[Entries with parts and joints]
— Start —

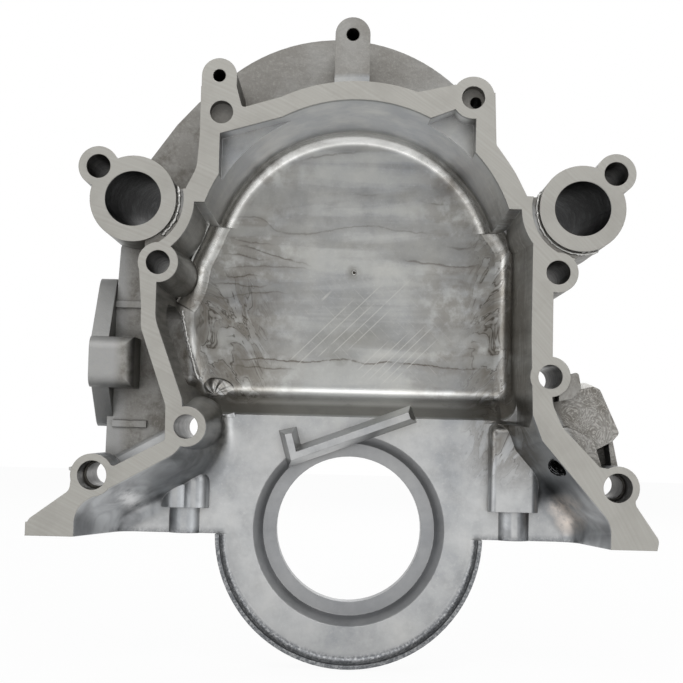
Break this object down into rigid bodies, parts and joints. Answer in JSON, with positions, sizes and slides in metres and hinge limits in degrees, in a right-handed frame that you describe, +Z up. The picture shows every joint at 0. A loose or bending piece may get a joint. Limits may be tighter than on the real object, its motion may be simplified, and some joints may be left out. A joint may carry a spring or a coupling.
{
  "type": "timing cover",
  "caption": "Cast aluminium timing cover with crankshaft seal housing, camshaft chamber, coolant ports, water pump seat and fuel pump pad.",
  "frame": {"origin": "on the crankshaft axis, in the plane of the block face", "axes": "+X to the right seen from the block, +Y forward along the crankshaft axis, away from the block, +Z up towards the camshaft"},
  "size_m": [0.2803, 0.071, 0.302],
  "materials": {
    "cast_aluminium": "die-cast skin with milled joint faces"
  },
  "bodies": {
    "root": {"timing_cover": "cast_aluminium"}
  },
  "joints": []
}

— End —
— Start —

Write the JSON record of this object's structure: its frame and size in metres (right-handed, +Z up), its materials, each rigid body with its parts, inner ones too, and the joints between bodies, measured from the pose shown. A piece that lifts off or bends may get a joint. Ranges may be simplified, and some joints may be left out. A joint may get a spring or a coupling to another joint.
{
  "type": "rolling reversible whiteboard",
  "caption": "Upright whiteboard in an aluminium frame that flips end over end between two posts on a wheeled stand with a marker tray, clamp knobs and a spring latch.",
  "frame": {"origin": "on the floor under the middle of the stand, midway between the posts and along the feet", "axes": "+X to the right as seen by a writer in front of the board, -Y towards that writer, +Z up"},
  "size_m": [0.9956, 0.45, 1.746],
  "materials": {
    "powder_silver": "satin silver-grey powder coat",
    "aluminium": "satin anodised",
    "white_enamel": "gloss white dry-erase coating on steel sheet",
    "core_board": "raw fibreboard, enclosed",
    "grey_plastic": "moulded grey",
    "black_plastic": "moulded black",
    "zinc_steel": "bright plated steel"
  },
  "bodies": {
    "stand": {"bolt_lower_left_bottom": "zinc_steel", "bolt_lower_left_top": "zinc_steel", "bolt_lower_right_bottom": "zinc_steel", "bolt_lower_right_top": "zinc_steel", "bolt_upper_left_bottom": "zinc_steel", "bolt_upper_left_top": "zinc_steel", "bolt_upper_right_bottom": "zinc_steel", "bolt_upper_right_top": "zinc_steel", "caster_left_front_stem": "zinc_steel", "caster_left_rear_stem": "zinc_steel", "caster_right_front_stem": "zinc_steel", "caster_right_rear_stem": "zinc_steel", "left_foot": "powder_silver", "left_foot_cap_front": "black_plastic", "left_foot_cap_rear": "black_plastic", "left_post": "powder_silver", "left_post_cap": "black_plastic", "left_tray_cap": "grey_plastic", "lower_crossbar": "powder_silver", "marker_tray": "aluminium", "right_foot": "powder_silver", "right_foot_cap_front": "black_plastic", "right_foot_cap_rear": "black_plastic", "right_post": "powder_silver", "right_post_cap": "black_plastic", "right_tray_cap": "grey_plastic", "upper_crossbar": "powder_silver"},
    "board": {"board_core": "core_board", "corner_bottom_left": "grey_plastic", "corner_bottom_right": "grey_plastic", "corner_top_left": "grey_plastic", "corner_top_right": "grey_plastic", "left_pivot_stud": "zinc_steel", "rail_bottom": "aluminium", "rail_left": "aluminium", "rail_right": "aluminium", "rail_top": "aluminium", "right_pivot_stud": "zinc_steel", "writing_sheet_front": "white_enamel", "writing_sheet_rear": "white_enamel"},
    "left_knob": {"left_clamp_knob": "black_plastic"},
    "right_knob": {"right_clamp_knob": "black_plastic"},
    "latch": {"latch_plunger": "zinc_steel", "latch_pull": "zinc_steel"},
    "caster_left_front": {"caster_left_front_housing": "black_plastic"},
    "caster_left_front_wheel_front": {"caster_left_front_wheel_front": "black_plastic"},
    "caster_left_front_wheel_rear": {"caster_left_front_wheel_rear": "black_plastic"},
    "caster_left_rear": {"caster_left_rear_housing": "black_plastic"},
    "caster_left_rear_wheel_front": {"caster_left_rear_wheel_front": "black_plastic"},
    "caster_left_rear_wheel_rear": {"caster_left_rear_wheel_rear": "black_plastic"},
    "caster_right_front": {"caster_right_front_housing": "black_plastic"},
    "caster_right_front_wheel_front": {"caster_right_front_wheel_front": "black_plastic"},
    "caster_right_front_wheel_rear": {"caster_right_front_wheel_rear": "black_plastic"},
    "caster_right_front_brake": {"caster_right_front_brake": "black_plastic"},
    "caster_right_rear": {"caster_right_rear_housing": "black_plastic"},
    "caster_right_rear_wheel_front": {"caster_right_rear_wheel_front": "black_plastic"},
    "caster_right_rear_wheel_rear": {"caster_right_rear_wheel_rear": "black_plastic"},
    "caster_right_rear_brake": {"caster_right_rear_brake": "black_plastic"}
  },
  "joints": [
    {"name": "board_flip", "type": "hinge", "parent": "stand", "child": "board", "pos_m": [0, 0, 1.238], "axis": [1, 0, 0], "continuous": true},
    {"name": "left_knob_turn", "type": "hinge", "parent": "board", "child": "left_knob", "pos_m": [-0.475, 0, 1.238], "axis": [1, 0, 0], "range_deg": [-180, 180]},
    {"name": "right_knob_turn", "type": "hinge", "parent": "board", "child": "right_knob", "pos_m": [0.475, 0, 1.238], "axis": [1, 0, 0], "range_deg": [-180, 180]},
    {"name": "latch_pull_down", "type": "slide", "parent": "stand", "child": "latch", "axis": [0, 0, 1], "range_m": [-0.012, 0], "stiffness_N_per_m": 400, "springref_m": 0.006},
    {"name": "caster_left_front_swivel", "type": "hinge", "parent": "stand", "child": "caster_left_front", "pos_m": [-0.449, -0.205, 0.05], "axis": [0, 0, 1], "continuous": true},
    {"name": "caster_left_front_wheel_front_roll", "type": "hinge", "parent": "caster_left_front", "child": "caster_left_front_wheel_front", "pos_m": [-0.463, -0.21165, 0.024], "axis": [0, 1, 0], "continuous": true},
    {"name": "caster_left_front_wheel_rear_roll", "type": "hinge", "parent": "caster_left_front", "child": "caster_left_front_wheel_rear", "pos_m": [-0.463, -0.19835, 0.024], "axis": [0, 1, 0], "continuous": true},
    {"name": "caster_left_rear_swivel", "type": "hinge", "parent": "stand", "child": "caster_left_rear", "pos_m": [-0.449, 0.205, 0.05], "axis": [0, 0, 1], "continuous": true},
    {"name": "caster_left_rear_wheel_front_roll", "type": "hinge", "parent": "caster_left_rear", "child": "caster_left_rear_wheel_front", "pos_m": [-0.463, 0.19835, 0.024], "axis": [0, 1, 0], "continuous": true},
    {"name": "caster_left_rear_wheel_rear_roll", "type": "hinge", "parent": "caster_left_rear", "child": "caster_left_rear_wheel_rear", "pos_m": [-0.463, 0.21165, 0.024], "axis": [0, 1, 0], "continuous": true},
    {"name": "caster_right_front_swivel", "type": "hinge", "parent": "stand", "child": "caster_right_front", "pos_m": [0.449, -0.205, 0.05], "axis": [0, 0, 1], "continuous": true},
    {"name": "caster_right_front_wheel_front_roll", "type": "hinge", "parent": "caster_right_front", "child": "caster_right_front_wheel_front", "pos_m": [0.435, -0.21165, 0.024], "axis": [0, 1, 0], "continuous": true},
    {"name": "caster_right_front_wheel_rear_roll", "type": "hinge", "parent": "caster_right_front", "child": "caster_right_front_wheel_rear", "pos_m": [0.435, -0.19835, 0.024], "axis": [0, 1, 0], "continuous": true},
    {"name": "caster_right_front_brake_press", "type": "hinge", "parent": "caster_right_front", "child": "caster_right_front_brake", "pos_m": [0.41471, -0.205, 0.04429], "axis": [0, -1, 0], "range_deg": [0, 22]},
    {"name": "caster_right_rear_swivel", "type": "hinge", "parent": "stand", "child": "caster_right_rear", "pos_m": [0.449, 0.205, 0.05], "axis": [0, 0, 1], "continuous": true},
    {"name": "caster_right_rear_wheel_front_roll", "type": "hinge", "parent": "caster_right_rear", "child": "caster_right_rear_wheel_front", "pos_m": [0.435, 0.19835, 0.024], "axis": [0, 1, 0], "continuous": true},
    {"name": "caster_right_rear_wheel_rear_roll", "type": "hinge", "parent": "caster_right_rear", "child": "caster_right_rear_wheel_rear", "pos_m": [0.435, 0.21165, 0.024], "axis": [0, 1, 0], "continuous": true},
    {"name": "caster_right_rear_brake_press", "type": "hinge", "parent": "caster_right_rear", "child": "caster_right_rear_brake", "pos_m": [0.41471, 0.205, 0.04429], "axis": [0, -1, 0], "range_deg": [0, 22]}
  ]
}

— End —

The request
In the listing above, find each line with the word "that" and copy it.

Response to the exercise
Break this object down into rigid bodies, parts and joints. Answer in JSON, with positions, sizes and slides in metres and hinge limits in degrees, in a right-handed frame that you describe, +Z up. The picture shows every joint at 0. A loose or bending piece may get a joint. Limits may be tighter than on the real object, its motion may be simplified, and some joints may be left out. A joint may carry a spring or a coupling.
Write the JSON record of this object's structure: its frame and size in metres (right-handed, +Z up), its materials, each rigid body with its parts, inner ones too, and the joints between bodies, measured from the pose shown. A piece that lifts off or bends may get a joint. Ranges may be simplified, and some joints may be left out. A joint may get a spring or a coupling to another joint.
  "caption": "Upright whiteboard in an aluminium frame that flips end over end between two posts on a wheeled stand with a marker tray, clamp knobs and a spring latch.",
  "frame": {"origin": "on the floor under the middle of the stand, midway between the posts and along the feet", "axes": "+X to the right as seen by a writer in front of the board, -Y towards that writer, +Z up"},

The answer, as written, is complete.